In time, Saturday’s protests may come to be seen not just as a reaction to Trump’s first nine months in power but as a harbinger of greater resistance to come.
At the least, they show that while many of Trump’s supporters back tough-guy policies like expanding Immigrations and Custom Enforcement raids and extrajudicial executions of claimed drugs traffickers on the high seas, many other Americans don’t.
And while warnings of encroaching authoritarianism may initially have seemed overblown, growing numbers of Americans seem to think that sitting on the sidelines is untenable. This follows a warning by Obama on Marc Maron’s final podcast that it wouldn’t be a huge sacrifice for more Americans to make their views known a year before midterm elections. “We’re not at the stage where you have to be like Nelson Mandela and be in a 10-by-12 jail cell for 27 years and break rocks,” the former president said.
Organizers claimed 7 million protesters came out at the weekend. If that’s true, that means nearly 10% of the 75 million people who voted for Kamala Harris last November left their homes to join a protest.
Retired government worker Peggy Cole of Flint, Michigan, told CNN’s Veronica Stracqualursi she traveled to Washington for a protest because it was a “scary time.”
“It seems to me, (Trump is) taking our government, our democracy, and dismantling it piece by piece, slowly, but surely, if we sit by and don’t do anything about it,” Cole said.

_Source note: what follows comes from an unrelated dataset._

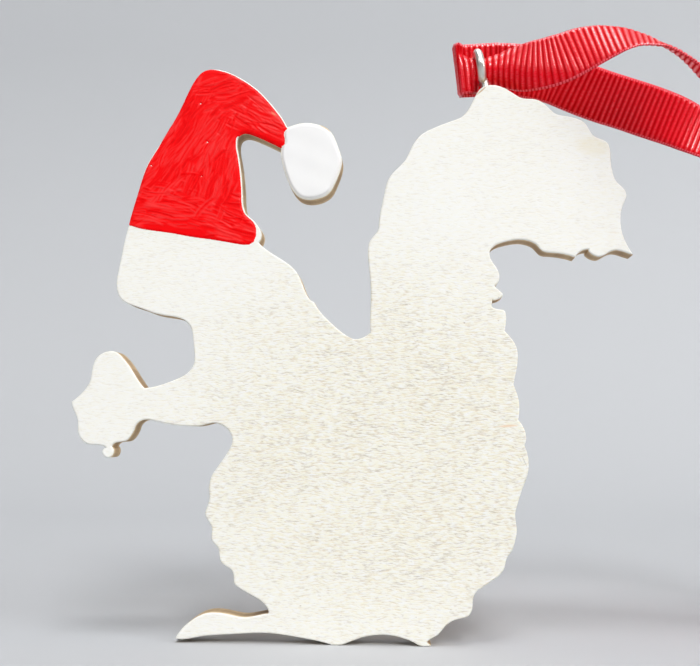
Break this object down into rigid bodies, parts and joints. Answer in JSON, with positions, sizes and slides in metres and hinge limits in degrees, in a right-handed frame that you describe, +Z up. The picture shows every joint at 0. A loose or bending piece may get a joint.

Asked for comment about the protests, White House spokesperson Abigail Jackson wrote back: “Who cares?”
That’s a response that breathes contempt for the values protesters claim to be protecting. But it also reveals a White House that believes its increasingly monarchical leader has no need to listen to the aspirations of those he regards as below him.
In some ways, Trump is proving the protesters’ point.